Parliamo di allontanamento, ma potremmo parlare di ordalìa: gli allontanati infatti non possono ritornare, vengono abbandonati in condizioni di estrema difficoltà, in cui molto probabilmente non sopravviveranno.

Per sanare una mancanza, dicono questi racconti, occorre separare, dividere, isolare. Ma ciò che è stato separato può dare origine ad una “contro-comunità”, ad una inversione normativa: tutto ciò che prima era proibito ora è prescritto e viceversa. Tale inversione normativa riguarda in primo luogo la religione: la nuova comunità sembra portatrice di valori religiosi specularmente antitetici rispetto a quelli vigenti e di una aperta e talora violenta ostilità nei confronti dei vecchi valori e delle vecchie pratiche. La fondazione avviene sotto il segno della negazione e dell’inversione: un gruppo si isola capovolgendo i valori altrui e proibendo il contatto con l’altro da sé. 

Anti-città. 

A conferma della propria identità “negativa”, vengono accolti coloro che nell’ordine precedente erano identificati come “nemici”: ad Avari ritornano gli Hyksos. 

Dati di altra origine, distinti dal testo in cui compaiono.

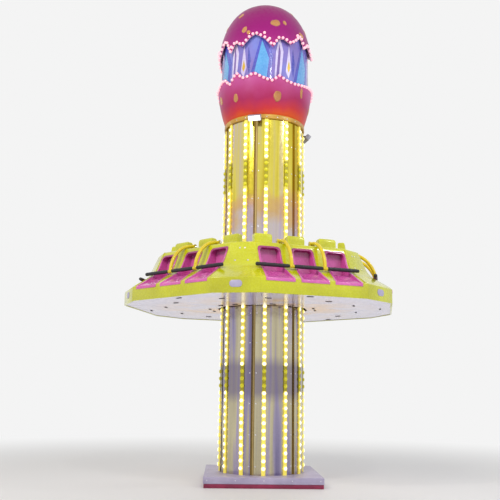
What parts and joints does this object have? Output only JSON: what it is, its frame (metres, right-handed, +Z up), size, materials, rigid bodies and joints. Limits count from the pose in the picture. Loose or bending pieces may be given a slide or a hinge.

La memoria mosaica extra-biblica rientra dunque in una serie di miti e di riti, studiati dagli antropologi, che inscenano la rinuncia coatta alla vitalità da parte di un segmento “malato” della popolazione affinché la parte sana possa essere rivitalizzata. Ma il consenso sulla discriminante può non essere totale, così come la parte dichiarata malata può invece sentirsi sana e reputare malato il corpo da cui si stacca: individui o gruppi espulsi ritualmente possono fondare spazi politici rivendicando una propria “contro-identità”. 

I vari momenti dello schema anti-integrativo sono talora scambiabili, secondo l'ottica da cui la leggenda è narrata: la contro-religione ora  è conseguenza della segregazione, ora ne è causa; preesistente alle necessità della separazione e anzi criterio per operarla. Una fondazione può essere il luogo inospitale e remoto dell’esilio forzato o la ‘terra promessa’ di un gruppo di innovatori o di rivoluzionari.